Problem details =
Write out the entries again exactly as they are given.

==== Exercise input

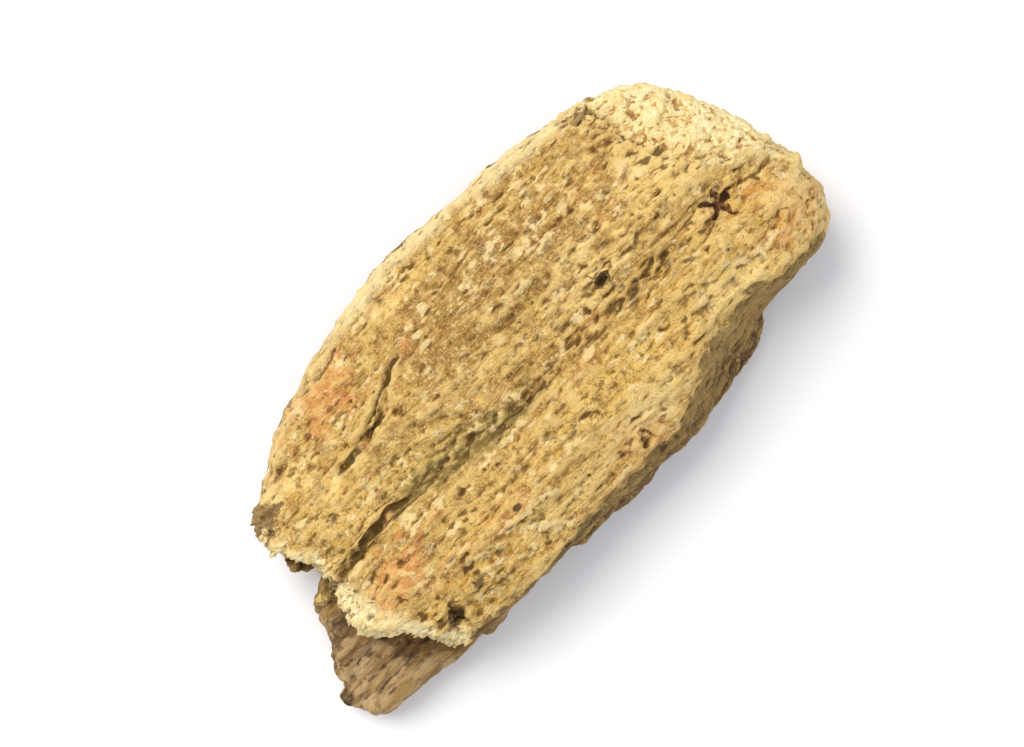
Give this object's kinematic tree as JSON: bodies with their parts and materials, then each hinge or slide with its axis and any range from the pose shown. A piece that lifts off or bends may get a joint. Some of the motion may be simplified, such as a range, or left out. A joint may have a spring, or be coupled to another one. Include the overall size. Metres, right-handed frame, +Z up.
{
  "type": "dried rhubarb root chip",
  "caption": "Coarse chip of dried rhubarb root: yellow-tan fibrous wood split by a lengthwise seam, brown skin along one side, and a tongue of skin at a broken end.",
  "frame": {"origin": "centre of the bounding box, on the knife-cut flat face that the chip lies on", "axes": "+X along the grain towards the end with the granular broken corner, +Y towards the thin pale rim, +Z up out of the flat face"},
  "size_m": [0.014, 0.0068, 0.0032],
  "materials": {
    "root": "matt, dry, fibrous"
  },
  "bodies": {
    "root": {"root_chip": "root"}
  },
  "joints": []
}
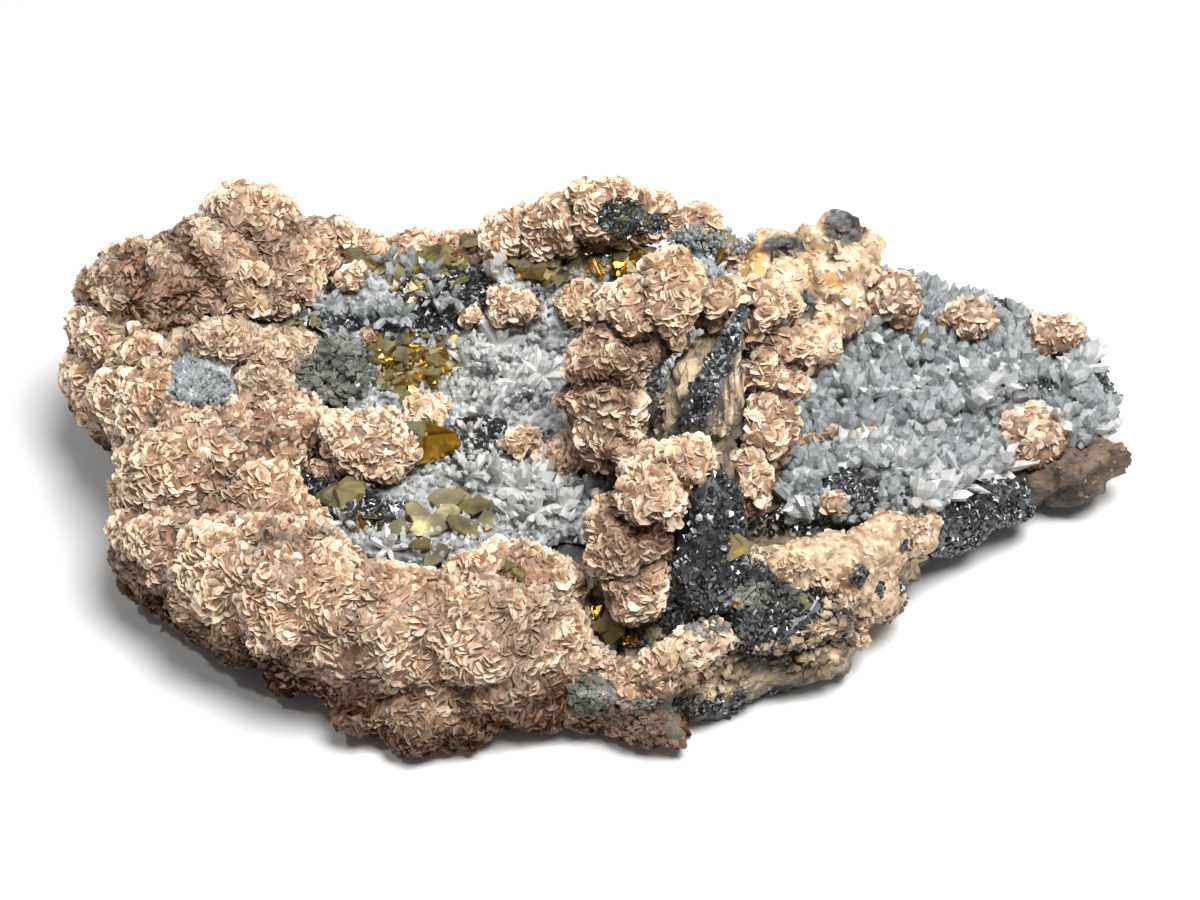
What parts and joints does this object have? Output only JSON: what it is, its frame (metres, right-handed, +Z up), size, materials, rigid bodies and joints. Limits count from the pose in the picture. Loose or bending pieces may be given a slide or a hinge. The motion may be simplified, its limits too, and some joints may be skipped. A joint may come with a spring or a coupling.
{
  "type": "rhodochrosite specimen",
  "caption": "Cabinet mineral specimen: an oblong sulphide matrix with pale pink rhodochrosite crusts, an arched ridge, quartz druses, chalcopyrite and sphalerite.",
  "frame": {"origin": "on the cut underside, below the middle of the specimen's bounding box", "axes": "+X along the specimen, from the rhodochrosite end to the quartz end; +Y from the front edge to the back; +Z up from the cut underside"},
  "size_m": [0.183, 0.1052, 0.0521],
  "materials": {
    "matrix": "dull broken rock with grey sulphide patches and a flat sawn underside",
    "rhodochrosite": "pale pink crystal rosettes, silky to glassy on the blades",
    "quartz": "glassy, clear to milky crystal faces",
    "chalcopyrite": "metallic brass yellow with an olive tarnish",
    "sphalerite": "bright black crystal faces with an almost metallic glint"
  },
  "bodies": {
    "root": {"chalcopyrite_back_band_left": "chalcopyrite", "chalcopyrite_back_band_right": "chalcopyrite", "chalcopyrite_back_left_cluster": "chalcopyrite", "chalcopyrite_back_wall_cluster": "chalcopyrite", "chalcopyrite_front_plates": "chalcopyrite", "chalcopyrite_gold_cluster": "chalcopyrite", "chalcopyrite_large_crystal": "chalcopyrite", "chalcopyrite_pocket_cluster": "chalcopyrite", "matrix": "matrix", "quartz_bed": "quartz", "quartz_floor": "quartz", "quartz_window": "quartz", "rhodochrosite_back_knot": "rhodochrosite", "rhodochrosite_bed_crust": "rhodochrosite", "rhodochrosite_front_band": "rhodochrosite", "rhodochrosite_nodule_back_left": "rhodochrosite", "rhodochrosite_nodule_back_right": "rhodochrosite", "rhodochrosite_nodule_bed_back": "rhodochrosite", "rhodochrosite_nodule_bed_edge": "rhodochrosite", "rhodochrosite_nodule_bed_front": "rhodochrosite", "rhodochrosite_nodule_bed_middle": "rhodochrosite", "rhodochrosite_nodule_bed_right": "rhodochrosite", "rhodochrosite_nodule_cavity_back": "rhodochrosite", "rhodochrosite_nodule_cavity_large": "rhodochrosite", "rhodochrosite_nodule_cavity_middle": "rhodochrosite", "rhodochrosite_nodule_cavity_small": "rhodochrosite", "rhodochrosite_nodule_floor_left": "rhodochrosite", "rhodochrosite_nodule_floor_right": "rhodochrosite", "rhodochrosite_pocket_lip": "rhodochrosite", "rhodochrosite_ridge": "rhodochrosite", "rhodochrosite_right_foot": "rhodochrosite", "rhodochrosite_rim": "rhodochrosite", "sphalerite_border": "sphalerite", "sphalerite_cap_back": "sphalerite", "sphalerite_cap_front": "sphalerite", "sphalerite_flank": "sphalerite", "sphalerite_ledge": "sphalerite", "sphalerite_spine": "sphalerite"}
  },
  "joints": []
}
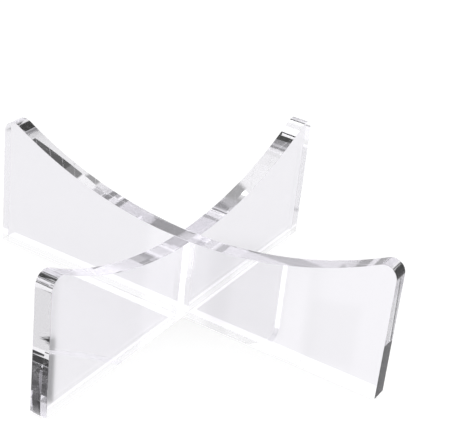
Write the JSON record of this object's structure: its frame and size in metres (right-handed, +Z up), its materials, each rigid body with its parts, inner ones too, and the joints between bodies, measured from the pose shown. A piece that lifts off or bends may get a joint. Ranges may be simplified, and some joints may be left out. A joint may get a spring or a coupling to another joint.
{
  "type": "football display stand",
  "caption": "Slot-together stand of crossed clear acrylic plates, each with a hollow upper edge that cradles a football.",
  "frame": {"origin": "on the table, under the middle of the crossing of the plates", "axes": "+Z up, +X along the upper plate, +Y along the lower plate"},
  "size_m": [0.15, 0.15, 0.047],
  "materials": {
    "clear_acrylic": "water-clear cast acrylic with polished edges"
  },
  "bodies": {
    "lower_plate": {"lower_plate": "clear_acrylic"},
    "upper_plate": {"upper_plate": "clear_acrylic"}
  },
  "joints": [
    {"name": "upper_plate_lift", "type": "slide", "parent": "lower_plate", "child": "upper_plate", "axis": [0, 0, 1], "range_m": [0, 0.06]}
  ]
}
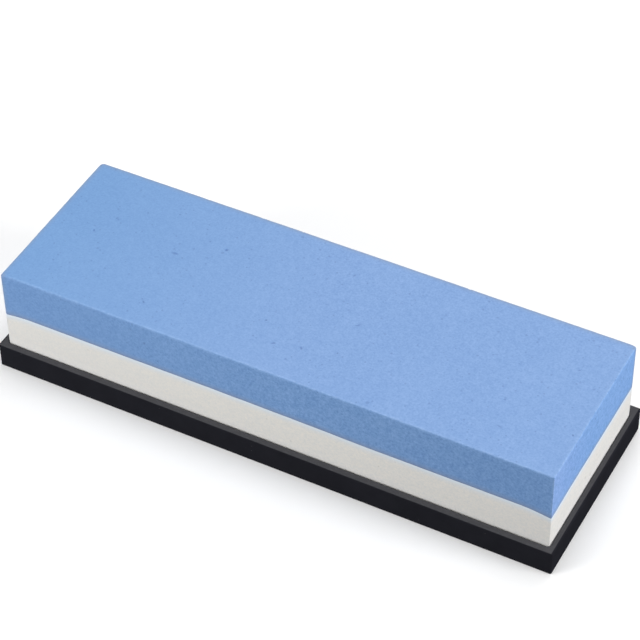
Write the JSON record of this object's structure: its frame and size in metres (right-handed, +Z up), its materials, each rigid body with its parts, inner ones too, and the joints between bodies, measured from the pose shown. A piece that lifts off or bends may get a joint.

========

Task result =
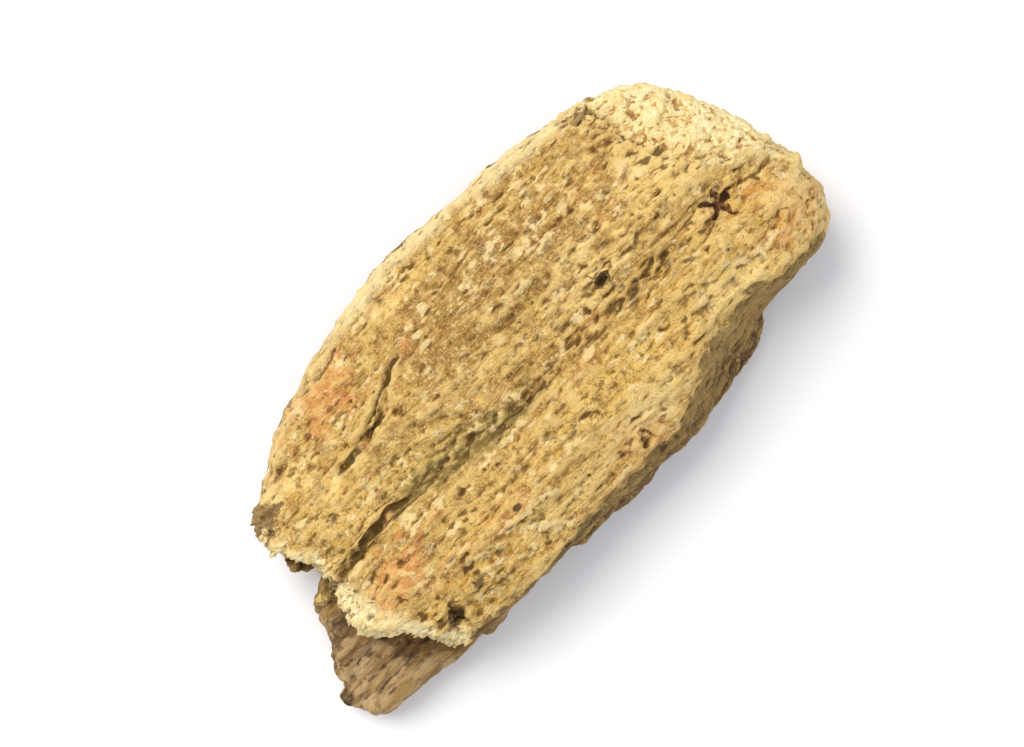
Give this object's kinematic tree as JSON: bodies with their parts and materials, then each hinge or slide with its axis and any range from the pose shown. A piece that lifts off or bends may get a joint. Some of the motion may be simplified, such as a range, or left out. A joint may have a spring, or be coupled to another one. Include the overall size. Metres, right-handed frame, +Z up.
{
  "type": "dried rhubarb root chip",
  "caption": "Coarse chip of dried rhubarb root: yellow-tan fibrous wood split by a lengthwise seam, brown skin along one side, and a tongue of skin at a broken end.",
  "frame": {"origin": "centre of the bounding box, on the knife-cut flat face that the chip lies on", "axes": "+X along the grain towards the end with the granular broken corner, +Y towards the thin pale rim, +Z up out of the flat face"},
  "size_m": [0.014, 0.0068, 0.0032],
  "materials": {
    "root": "matt, dry, fibrous"
  },
  "bodies": {
    "root": {"root_chip": "root"}
  },
  "joints": []
}
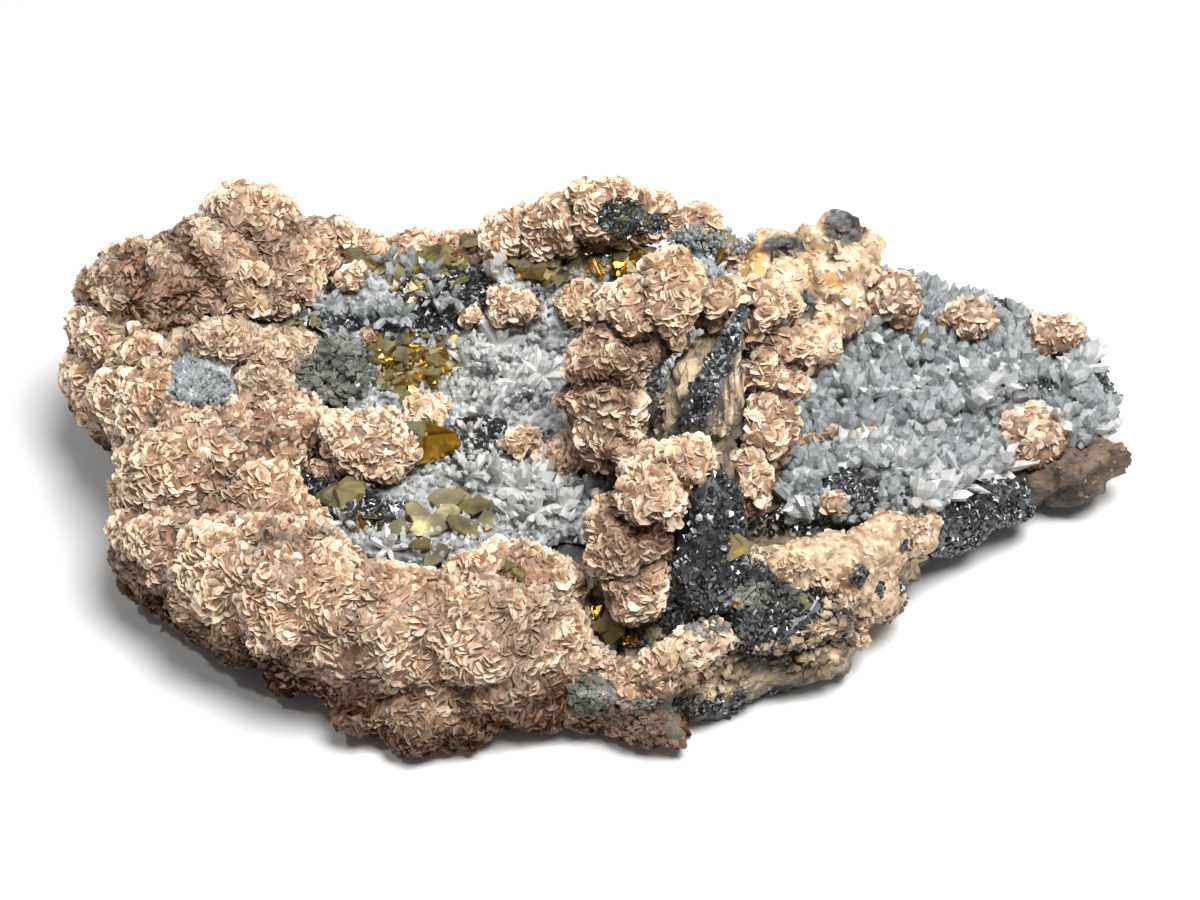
What parts and joints does this object have? Output only JSON: what it is, its frame (metres, right-handed, +Z up), size, materials, rigid bodies and joints. Limits count from the pose in the picture. Loose or bending pieces may be given a slide or a hinge. The motion may be simplified, its limits too, and some joints may be skipped. A joint may come with a spring or a coupling.
{
  "type": "rhodochrosite specimen",
  "caption": "Cabinet mineral specimen: an oblong sulphide matrix with pale pink rhodochrosite crusts, an arched ridge, quartz druses, chalcopyrite and sphalerite.",
  "frame": {"origin": "on the cut underside, below the middle of the specimen's bounding box", "axes": "+X along the specimen, from the rhodochrosite end to the quartz end; +Y from the front edge to the back; +Z up from the cut underside"},
  "size_m": [0.183, 0.1052, 0.0521],
  "materials": {
    "matrix": "dull broken rock with grey sulphide patches and a flat sawn underside",
    "rhodochrosite": "pale pink crystal rosettes, silky to glassy on the blades",
    "quartz": "glassy, clear to milky crystal faces",
    "chalcopyrite": "metallic brass yellow with an olive tarnish",
    "sphalerite": "bright black crystal faces with an almost metallic glint"
  },
  "bodies": {
    "root": {"chalcopyrite_back_band_left": "chalcopyrite", "chalcopyrite_back_band_right": "chalcopyrite", "chalcopyrite_back_left_cluster": "chalcopyrite", "chalcopyrite_back_wall_cluster": "chalcopyrite", "chalcopyrite_front_plates": "chalcopyrite", "chalcopyrite_gold_cluster": "chalcopyrite", "chalcopyrite_large_crystal": "chalcopyrite", "chalcopyrite_pocket_cluster": "chalcopyrite", "matrix": "matrix", "quartz_bed": "quartz", "quartz_floor": "quartz", "quartz_window": "quartz", "rhodochrosite_back_knot": "rhodochrosite", "rhodochrosite_bed_crust": "rhodochrosite", "rhodochrosite_front_band": "rhodochrosite", "rhodochrosite_nodule_back_left": "rhodochrosite", "rhodochrosite_nodule_back_right": "rhodochrosite", "rhodochrosite_nodule_bed_back": "rhodochrosite", "rhodochrosite_nodule_bed_edge": "rhodochrosite", "rhodochrosite_nodule_bed_front": "rhodochrosite", "rhodochrosite_nodule_bed_middle": "rhodochrosite", "rhodochrosite_nodule_bed_right": "rhodochrosite", "rhodochrosite_nodule_cavity_back": "rhodochrosite", "rhodochrosite_nodule_cavity_large": "rhodochrosite", "rhodochrosite_nodule_cavity_middle": "rhodochrosite", "rhodochrosite_nodule_cavity_small": "rhodochrosite", "rhodochrosite_nodule_floor_left": "rhodochrosite", "rhodochrosite_nodule_floor_right": "rhodochrosite", "rhodochrosite_pocket_lip": "rhodochrosite", "rhodochrosite_ridge": "rhodochrosite", "rhodochrosite_right_foot": "rhodochrosite", "rhodochrosite_rim": "rhodochrosite", "sphalerite_border": "sphalerite", "sphalerite_cap_back": "sphalerite", "sphalerite_cap_front": "sphalerite", "sphalerite_flank": "sphalerite", "sphalerite_ledge": "sphalerite", "sphalerite_spine": "sphalerite"}
  },
  "joints": []
}
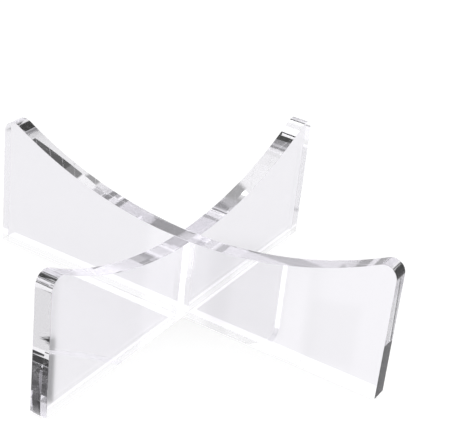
Write the JSON record of this object's structure: its frame and size in metres (right-handed, +Z up), its materials, each rigid body with its parts, inner ones too, and the joints between bodies, measured from the pose shown. A piece that lifts off or bends may get a joint. Ranges may be simplified, and some joints may be left out. A joint may get a spring or a coupling to another joint.
{
  "type": "football display stand",
  "caption": "Slot-together stand of crossed clear acrylic plates, each with a hollow upper edge that cradles a football.",
  "frame": {"origin": "on the table, under the middle of the crossing of the plates", "axes": "+Z up, +X along the upper plate, +Y along the lower plate"},
  "size_m": [0.15, 0.15, 0.047],
  "materials": {
    "clear_acrylic": "water-clear cast acrylic with polished edges"
  },
  "bodies": {
    "lower_plate": {"lower_plate": "clear_acrylic"},
    "upper_plate": {"upper_plate": "clear_acrylic"}
  },
  "joints": [
    {"name": "upper_plate_lift", "type": "slide", "parent": "lower_plate", "child": "upper_plate", "axis": [0, 0, 1], "range_m": [0, 0.06]}
  ]
}
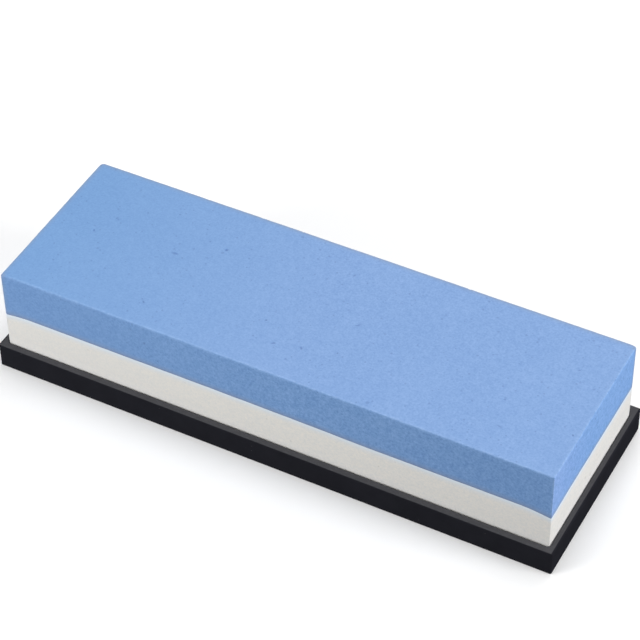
Write the JSON record of this object's structure: its frame and size in metres (right-handed, +Z up), its materials, each rigid body with its parts, inner ones too, and the joints between bodies, measured from the pose shown. A piece that lifts off or bends may get a joint.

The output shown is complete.